On this basis, I was convinced that to educate these boys I would have to provide them with the means of achieving their own rehabilitation and prepare them for a more meaningful life and an ability to compete with those who had greater advantages. I, therefore, established Rehabilitation and Formation centers which are today known as Diyagala Boys Towns, from the site of the first center.
The first Diyagala Boys' Town is now over 25 years old. Over 4,000 youths have stayed there for four years and received their certificatión of qualification. All of them are now in company employment, or self-employed, running farms, small workshops, and the like.
The centers are provided with adequate residential quarters, equipment, and farmland. The well-prepared and dedicated staff is there to teach, guide, advise, counsel and generally work with the boys as elder brothers, sharing with them both the work and the administration of the center. It is education at its best. The sight of these boys, feeling themselves coming up to standard, so to say, is a happy sight indeed.
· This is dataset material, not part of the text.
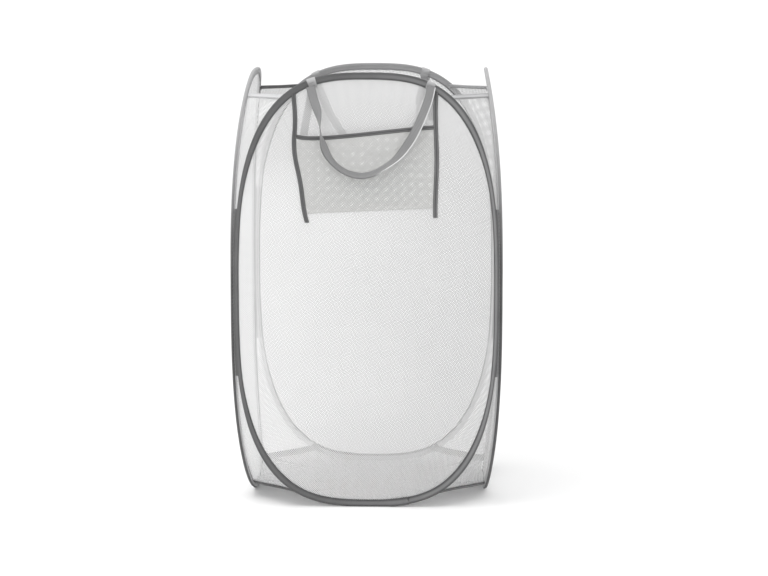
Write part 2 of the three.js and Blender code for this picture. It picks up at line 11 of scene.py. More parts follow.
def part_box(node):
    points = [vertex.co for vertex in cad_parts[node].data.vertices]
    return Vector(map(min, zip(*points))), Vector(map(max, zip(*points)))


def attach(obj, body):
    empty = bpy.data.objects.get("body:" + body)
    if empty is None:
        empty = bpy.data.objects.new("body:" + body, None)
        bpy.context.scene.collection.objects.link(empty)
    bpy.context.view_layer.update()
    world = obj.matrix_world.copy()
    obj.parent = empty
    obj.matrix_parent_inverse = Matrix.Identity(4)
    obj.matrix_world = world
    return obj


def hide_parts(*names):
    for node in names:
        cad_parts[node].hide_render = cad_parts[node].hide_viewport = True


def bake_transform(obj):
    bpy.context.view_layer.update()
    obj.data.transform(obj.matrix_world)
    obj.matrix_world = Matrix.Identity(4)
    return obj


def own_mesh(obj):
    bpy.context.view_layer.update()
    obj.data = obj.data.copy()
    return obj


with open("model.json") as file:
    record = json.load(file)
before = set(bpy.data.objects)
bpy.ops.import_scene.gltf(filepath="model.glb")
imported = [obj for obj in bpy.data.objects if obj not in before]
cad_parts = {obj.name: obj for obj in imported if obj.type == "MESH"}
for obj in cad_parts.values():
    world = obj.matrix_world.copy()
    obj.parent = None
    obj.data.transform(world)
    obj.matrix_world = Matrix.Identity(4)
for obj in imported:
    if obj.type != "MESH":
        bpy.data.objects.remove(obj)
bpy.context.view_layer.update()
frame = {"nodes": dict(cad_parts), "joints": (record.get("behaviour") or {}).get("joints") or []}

bl_info = {
    "name": "Pop Up Laundry Hamper",
    "version": (1, 0, 0),
    "blender": (4, 5, 0),
    "location": "View3D > Sidebar > Hamper",
    "description": "Builds a pop up laundry hamper's cloth, tapes, stitches and handles around its frame",
    "category": "Object",
}


def reach(node, axis):
    """The furthest that a node's box reaches from the middle of the hamper, along one axis."""
    low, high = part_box(node)
    return max(-low[axis], high[axis])


WIRE_RADIUS = 0.0011
FRAME_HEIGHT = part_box("front_hoop_tape")[1].z
CENTRE_HEIGHT = FRAME_HEIGHT / 2
FRONT_PLANE = reach("front_hoop_wire", 1) - WIRE_RADIUS
SIDE_PLANE = reach("left_hoop_wire", 0) - WIRE_RADIUS
FRONT_HALF_WIDTH = reach("front_hoop_wire", 0) - WIRE_RADIUS
SIDE_HALF_WIDTH = reach("left_hoop_wire", 1) - WIRE_RADIUS
HOOP_HALF_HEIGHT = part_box("front_hoop_wire")[1].z - WIRE_RADIUS - CENTRE_HEIGHT
OUTWARD = np.array([1, 1, 0]) / math.sqrt(2)
TURN = 2 * math.pi


def number(name, description, default, **limits):
    """A number that a user can set."""
    return bpy.props.FloatProperty(name=name, description=description, default=default, **limits)


def length(name, description, default):
    """A length that a user can set, in metres."""
    return number(name, description, default, unit="LENGTH", precision=5)


def share(name, description, default):
    """A share from 0 to 1 that a user can set."""
    return number(name, description, default, subtype="FACTOR", min=0, max=1)


def colour(name, description, default):
    """A colour that a user can set."""
    return bpy.props.FloatVectorProperty(
        name=name, description=description, default=default, size=3, subtype="COLOR", min=0, max=1
    )


class HamperHoops(bpy.types.PropertyGroup):
    """Sizes of the hoops and of the tape that is folded round them."""

    tip_lean: length("Tip lean", "How far a hoop's top and foot lean in from its plane", 0.020)
    squareness: number("Squareness", "Power of the hoop's rounded outline", 2.9)
    lean_power: number("Lean power", "How late up the hoop the lean begins", 2.9)
    fold_radius: length("Fold radius", "Outside radius of the tape round the wire", 0.0028)
    arc_width: length("Arc tape width", "Width of the tape on the top and foot arcs", 0.010)
    side_width: length("Side tape width", "Width of the tape on the upright sides", 0.006)
    cloth_thickness: length("Tape thickness", "Thickness of the folded tape's cloth", 0.0006)
    leg_half: length("Leg half thickness", "Half the thickness over both legs of the tape", 0.0013)
    lap: length("Tape lap", "How far the tape's ends lap over each other", 0.022)
    seam_length: length("Corner seam length", "Length of the upright seam between two hoops", 0.230)
    seam_diameter: length("Corner seam diameter", "Diameter of the piping in the seam", 0.002)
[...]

Extensions of the first Diyagala Boys' Town were made in various parts of Sri Lanka and in South India. The success of the centers attracted favorable attention from many quarters, from civil, religious, and educational organizations, and from international associations interested in development, such as the UN and its specialized agencies (UNESCO, FAO) and many NGOs. It was soon decided that similar centers should be established for girls, and religious orders sent nuns to Boys' Town for training. Lay men and women came from India, Malaysia, and even Africa to learn our methods in order to open similar centers elsewhere. It was now recognized that the seed was good; if sown in the correct ground and attended to in the proper ways, the trees would grow and produce the expected fruit.
In other words, I have learned that the neglected youth I have worked with have in themselves wonderful assets which make them responsive to a good approach, and will make them human beings second to none. It is up to guilty society to show familial love and attention to that youth, imparting to it the correct type of education, in the correct way, and acceptable to the young boys in the state in which they find themselves.
REV. BROTHER HERMENEGILD JOSEPH FERNANDEZ is a French Catholic layman who provided refuge and redirection for very poor, orphaned, and handicapped boys and juvenile delinquents in Sri Lanka. In 1976, Rev. Brother Hermenegild Fernandez received the Ramon Magsaysay Award, Asia’s premier prize and highest honor for “his effective teaching of skills, values, and discipline that build underprivileged and delinquent bows into self-respecting, useful citizens."